Benefits and drawbacks
Self-funding has the disadvantage that funds may be more restricted; however, it has the advantage of eliminating a number of inconveniences such as teaching obligations, administrative duties, and writing grant requests to funding bodies. It also permits the scientist to have greater control over research directions, as funding bodies direct grants towards interests that may not coincide with that of the scientist. Furthermore, intellectual property of the inventions belongs to the inventor and not the employer.

Modern science requires competence and may require access to scientific equipment. However, independent scientists may have past careers as funded scientists, cooperate with funded colleagues, obtain partial equipment-only grants or choose directions where the most expensive resource required is the researcher's time. If the research succeeds, independent scientists may publish results in the same peer-reviewed journals as funded scientists do.

Scientists may choose to work on unusual projects with high risk of failure also when the grant system does not fund them. A scientist could be attributed the status of independent scientist if they work on such projects during a gap between two academic positions, for example.

Modern-day independent scientists
Modern-day independent scientists who fund their own research on an independent basis include, for example, Stephen Wolfram who funds his research through the sale of Mathematica software, Julian Barbour, Aubrey de Grey, Barrington Moore, Susan Blackmore, James Lovelock, and John Wilkinson who funds his research on "molecular synergism in nature" by running a regulatory scientific consultancy in natural products.
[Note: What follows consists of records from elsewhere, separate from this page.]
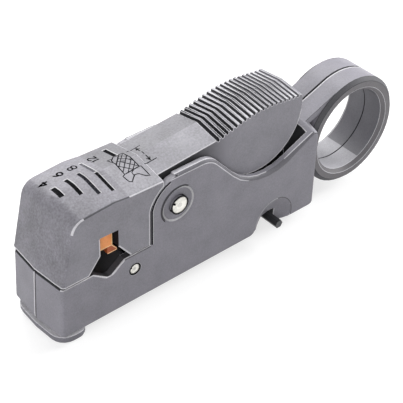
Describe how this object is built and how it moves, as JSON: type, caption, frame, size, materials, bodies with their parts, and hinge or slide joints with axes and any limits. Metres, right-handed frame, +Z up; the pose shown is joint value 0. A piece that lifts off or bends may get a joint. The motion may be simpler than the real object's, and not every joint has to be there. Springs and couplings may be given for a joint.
{
  "type": "coaxial cable stripper",
  "caption": "Rotary coaxial cable stripper: fixed jaw with a V rest, sprung upper jaw lever with a blade insert and ribbed thumb pad, and a finger ring at the rear.",
  "frame": {"origin": "centre of the flat floor of the cable rest's V, on the centre plane between the two shells, where the cable lies", "axes": "+X from the jaw to the finger ring, +Y from the side with the key to the far side, along the cable, +Z up"},
  "size_m": [0.1039, 0.0209, 0.0374],
  "materials": {
    "blade_cassette": "satin orange moulding",
    "blade_far": "ground steel",
    "blade_near": "ground steel",
    "block_pin": "bright steel",
    "body_shell_far": "matte grey moulding",
    "body_shell_near": "matte grey moulding",
    "hex_key": "black oxide",
    "lever": "matte grey moulding",
    "pivot_pin": "bright steel",
    "set_screw_far": "black oxide",
    "set_screw_near": "black oxide",
    "spring": "drawn wire",
    "v_block": "matte dark grey moulding"
  },
  "bodies": {
    "body": {"body_shell_near": "body_shell_near", "body_shell_far": "body_shell_far", "pivot_pin": "pivot_pin", "block_pin": "block_pin", "spring": "spring"},
    "lever": {"lever": "lever", "blade_cassette": "blade_cassette"},
    "rest": {"v_block": "v_block"},
    "key": {"hex_key": "hex_key"},
    "screw_near": {"set_screw_near": "set_screw_near"},
    "blade_near": {"blade_near": "blade_near"},
    "screw_far": {"set_screw_far": "set_screw_far"},
    "blade_far": {"blade_far": "blade_far"}
  },
  "joints": [
    {"name": "lever_pivot", "type": "hinge", "parent": "body", "child": "lever", "pos_m": [0.019, 0, 0.0114], "axis": [0, 1, 0], "range_deg": [0, 14], "stiffness_Nm_per_rad": 0.15, "springref_deg": -20.05, "deforming": ["spring"]},
    {"name": "rest_slide", "type": "slide", "parent": "body", "child": "rest", "axis": [0, 0, -1], "range_m": [0, 0.018]},
    {"name": "key_release", "type": "slide", "parent": "body", "child": "key", "axis": [0, 0, -1], "range_m": [0, 0.008]},
    {"name": "screw_turn_near", "type": "hinge", "parent": "lever", "child": "screw_near", "pos_m": [0, -0.0042, 0.0126], "axis": [0, 0, -1], "range_deg": [-180, 180]},
    {"name": "blade_depth_near", "type": "slide", "parent": "lever", "child": "blade_near", "axis": [0, 0, -1], "range_m": [-0.00025, 0.00025]},
    {"name": "screw_turn_far", "type": "hinge", "parent": "lever", "child": "screw_far", "pos_m": [0, 0.0042, 0.0126], "axis": [0, 0, -1], "range_deg": [-180, 180]},
    {"name": "blade_depth_far", "type": "slide", "parent": "lever", "child": "blade_far", "axis": [0, 0, -1], "range_m": [-0.00025, 0.00025]}
  ],
  "couplings": [
    {"joint": "screw_turn_near", "follows": "blade_depth_near", "rad_per_m": 12566},
    {"joint": "screw_turn_far", "follows": "blade_depth_far", "rad_per_m": 12566}
  ]
}
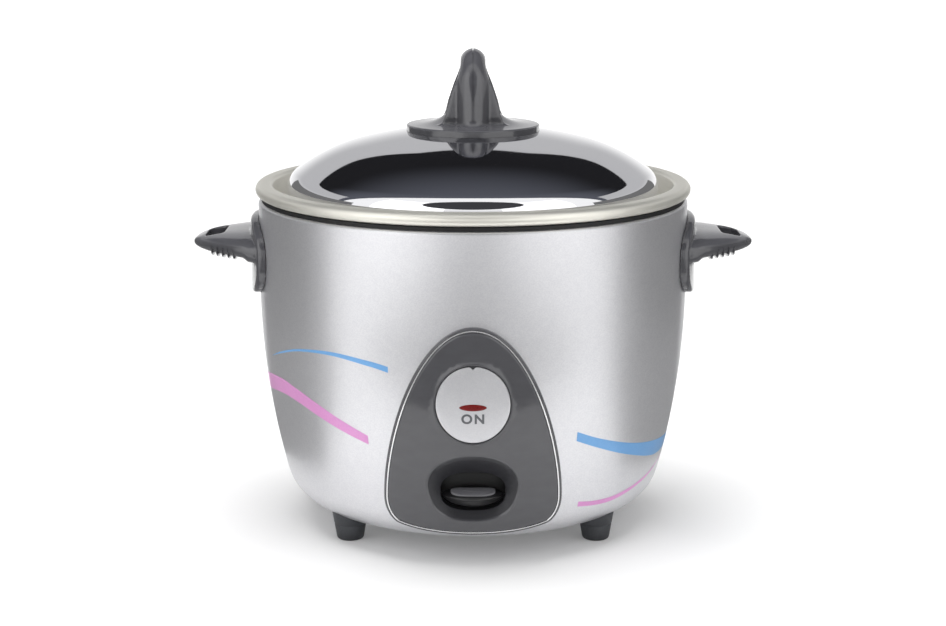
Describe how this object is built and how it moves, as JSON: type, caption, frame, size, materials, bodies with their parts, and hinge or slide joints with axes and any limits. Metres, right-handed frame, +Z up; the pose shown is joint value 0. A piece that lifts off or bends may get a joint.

Peter Rich said of Peter D. Mitchell: "I think he would have found it difficult to have gotten funding because his ideas were rather radical." Mitchell went on to win the Nobel Prize in Chemistry in 1978. Chemist Luis Leloir funded the research institute he headed, the Institute for Biochemical Research, in Buenos Aires, Argentina. He won the Nobel Prize for chemistry in 1970.

There are today several virtual research institutes for independent scientists, including the Ronin Institute and the National Coalition of Independent Scholars.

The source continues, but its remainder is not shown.